_Task details:_
All material below is to be reproduced exactly.

-- Start Dataset section --

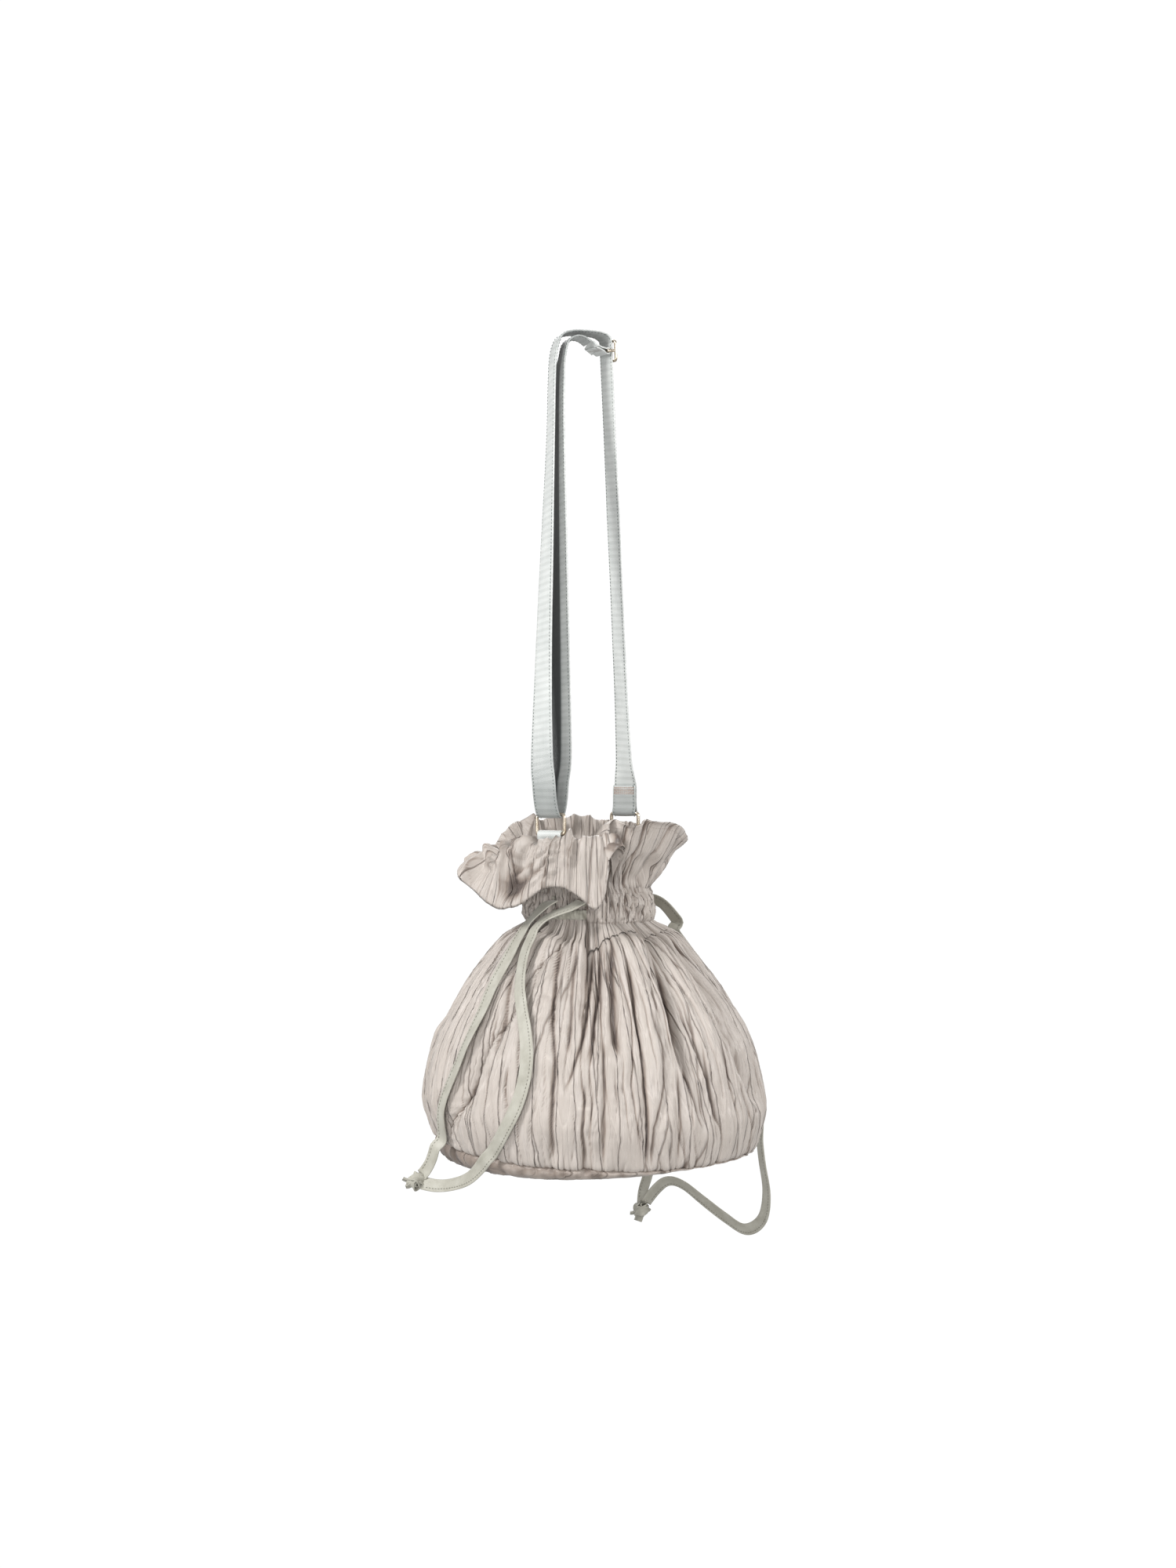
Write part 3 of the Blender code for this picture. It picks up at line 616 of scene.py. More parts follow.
# The deepest folds: (side that drops steeply, depth, width of the soft side, [(v, direction in degrees)])
FOLDS = [(1, 0.016, 0.015, [(0.51, 220.9), (0.64, 221), (0.79, 222.5), (0.9, 225), (0.95, 226.5)]),
         (-1, 0.011, 0.016, [(0.41, 245.2), (0.55, 244.5), (0.73, 246.2), (0.82, 245.3), (0.96, 251.4)]),
         (-1, 0.012, 0.012, [(0.22, 280.5), (0.35, 277), (0.46, 273.6), (0.6, 272.9)]),
         (1, 0.008, 0.012, [(0.36, 202.5), (0.42, 204.5), (0.63, 208.8), (0.82, 211.5), (0.95, 213.6)]),
         (-1, 0.008, 0.012, [(0.17, 248.8), (0.31, 247.5), (0.5, 245), (0.68, 249), (0.85, 251.9)]),
         (-1, 0.007, 0.01, [(0.04, 197.5), (0.48, 198.2), (0.77, 194.5), (0.95, 192.6)]),
         (1, 0.007, 0.01, [(0.03, 228.9), (0.48, 229.4), (0.67, 230.2), (0.86, 232.6)]),
         (-1, 0.006, 0.009, [(0.03, 230.5), (0.19, 231.2), (0.35, 235.8), (0.54, 238.3), (0.66, 236.8)]),
         (1, 0.006, 0.009, [(0.11, 159.6), (0.27, 165), (0.4, 168.6), (0.52, 171.7)]),
         (1, 0.006, 0.008, [(0.2, 166.2), (0.37, 169.5), (0.49, 170.9), (0.62, 171.7)]),
         (1, 0.009, 0.012, [(0.48, 210.7), (0.64, 212.5), (0.83, 217.1), (0.97, 219.8)]),
         (-1, 0.007, 0.01, [(0.54, 202.8), (0.67, 203.2), (0.83, 202.6), (0.97, 203.3)]),
         (-1, 0.006, 0.009, [(0.12, 255.5), (0.37, 255.5), (0.53, 253.3), (0.66, 253.3)]),
         (-1, 0.01, 0.016, [(0.54, 270), (0.67, 272.3), (0.8, 275.3), (0.94, 278.3)]),
         (1, 0.005, 0.009, [(0.02, 214.2), (0.33, 215.3), (0.54, 215.8)]),
         (-1, 0.005, 0.008, [(0.04, 240.3), (0.22, 240.7), (0.38, 241.5)]),
         (-1, 0.006, 0.01, [(0.48, 175.4), (0.65, 175.1), (0.81, 170.8)]),
         (1, 0.005, 0.008, [(0.02, 208.2), (0.19, 207.7), (0.36, 208.9)]),
         (1, 0.012, 0.015, [(0.5, 12), (0.75, 16), (0.99, 20)]),
         (-1, 0.01, 0.014, [(0.35, 52), (0.7, 47), (0.99, 44)]),
         (1, 0.009, 0.012, [(0.2, 84), (0.6, 88), (0.99, 92)]),
         (-1, 0.012, 0.014, [(0.55, 120), (0.8, 117), (0.99, 112)]),
         (1, 0.008, 0.012, [(0.1, 318), (0.5, 322), (0.99, 330)]),
         (-1, 0.01, 0.014, [(0.4, 348), (0.7, 345), (0.99, 342)]),
         (-1, 0.008, 0.012, [(2.02, 222.5), (2.5, 225.5), (2.98, 227.5)]),
         (1, 0.005, 0.01, [(2.02, 237), (2.5, 237.5), (2.98, 239)]),
         (-1, 0.008, 0.01, [(2.02, 250), (2.5, 253), (2.98, 256)]),
         (1, 0.006, 0.009, [(2.1, 270), (2.5, 273), (2.98, 276)])]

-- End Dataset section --

_Output of the task:_
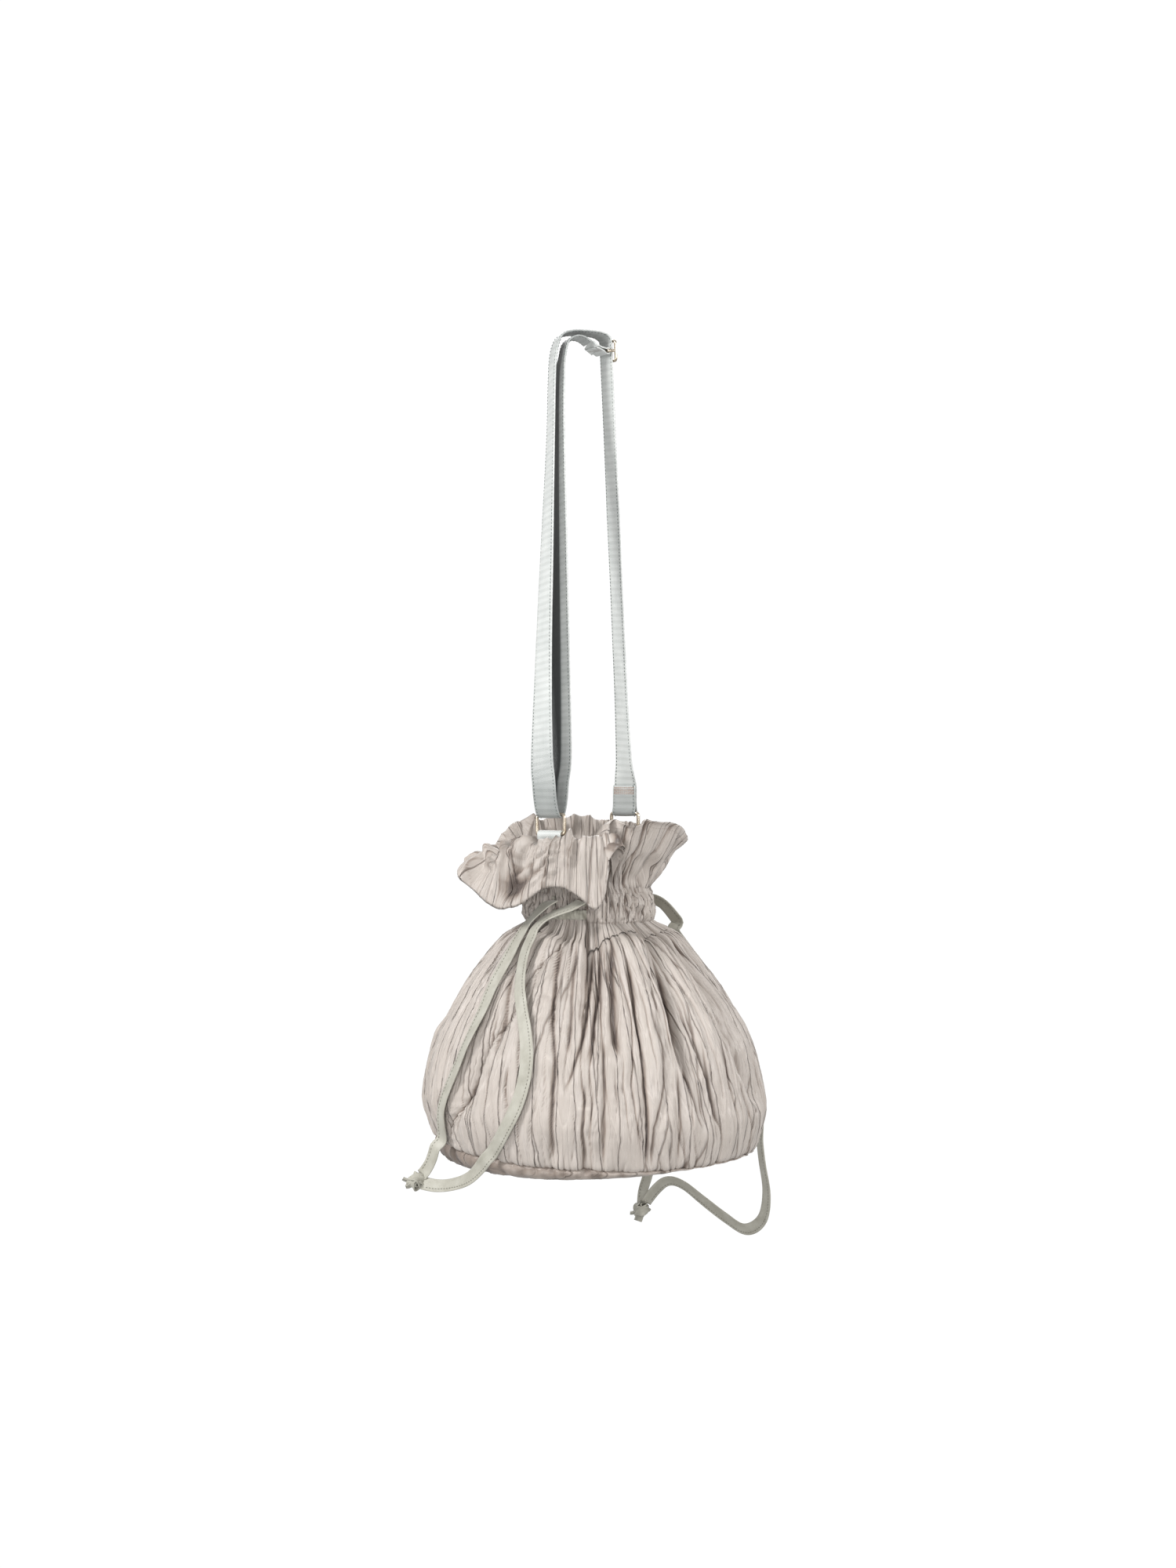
Write part 3 of the Blender code for this picture. It picks up at line 616 of scene.py. More parts follow.
# The deepest folds: (side that drops steeply, depth, width of the soft side, [(v, direction in degrees)])
FOLDS = [(1, 0.016, 0.015, [(0.51, 220.9), (0.64, 221), (0.79, 222.5), (0.9, 225), (0.95, 226.5)]),
         (-1, 0.011, 0.016, [(0.41, 245.2), (0.55, 244.5), (0.73, 246.2), (0.82, 245.3), (0.96, 251.4)]),
         (-1, 0.012, 0.012, [(0.22, 280.5), (0.35, 277), (0.46, 273.6), (0.6, 272.9)]),
         (1, 0.008, 0.012, [(0.36, 202.5), (0.42, 204.5), (0.63, 208.8), (0.82, 211.5), (0.95, 213.6)]),
         (-1, 0.008, 0.012, [(0.17, 248.8), (0.31, 247.5), (0.5, 245), (0.68, 249), (0.85, 251.9)]),
         (-1, 0.007, 0.01, [(0.04, 197.5), (0.48, 198.2), (0.77, 194.5), (0.95, 192.6)]),
         (1, 0.007, 0.01, [(0.03, 228.9), (0.48, 229.4), (0.67, 230.2), (0.86, 232.6)]),
         (-1, 0.006, 0.009, [(0.03, 230.5), (0.19, 231.2), (0.35, 235.8), (0.54, 238.3), (0.66, 236.8)]),
         (1, 0.006, 0.009, [(0.11, 159.6), (0.27, 165), (0.4, 168.6), (0.52, 171.7)]),
         (1, 0.006, 0.008, [(0.2, 166.2), (0.37, 169.5), (0.49, 170.9), (0.62, 171.7)]),
         (1, 0.009, 0.012, [(0.48, 210.7), (0.64, 212.5), (0.83, 217.1), (0.97, 219.8)]),
         (-1, 0.007, 0.01, [(0.54, 202.8), (0.67, 203.2), (0.83, 202.6), (0.97, 203.3)]),
         (-1, 0.006, 0.009, [(0.12, 255.5), (0.37, 255.5), (0.53, 253.3), (0.66, 253.3)]),
         (-1, 0.01, 0.016, [(0.54, 270), (0.67, 272.3), (0.8, 275.3), (0.94, 278.3)]),
         (1, 0.005, 0.009, [(0.02, 214.2), (0.33, 215.3), (0.54, 215.8)]),
         (-1, 0.005, 0.008, [(0.04, 240.3), (0.22, 240.7), (0.38, 241.5)]),
         (-1, 0.006, 0.01, [(0.48, 175.4), (0.65, 175.1), (0.81, 170.8)]),
         (1, 0.005, 0.008, [(0.02, 208.2), (0.19, 207.7), (0.36, 208.9)]),
         (1, 0.012, 0.015, [(0.5, 12), (0.75, 16), (0.99, 20)]),
         (-1, 0.01, 0.014, [(0.35, 52), (0.7, 47), (0.99, 44)]),
         (1, 0.009, 0.012, [(0.2, 84), (0.6, 88), (0.99, 92)]),
         (-1, 0.012, 0.014, [(0.55, 120), (0.8, 117), (0.99, 112)]),
         (1, 0.008, 0.012, [(0.1, 318), (0.5, 322), (0.99, 330)]),
         (-1, 0.01, 0.014, [(0.4, 348), (0.7, 345), (0.99, 342)]),
         (-1, 0.008, 0.012, [(2.02, 222.5), (2.5, 225.5), (2.98, 227.5)]),
         (1, 0.005, 0.01, [(2.02, 237), (2.5, 237.5), (2.98, 239)]),
         (-1, 0.008, 0.01, [(2.02, 250), (2.5, 253), (2.98, 256)]),
         (1, 0.006, 0.009, [(2.1, 270), (2.5, 273), (2.98, 276)])]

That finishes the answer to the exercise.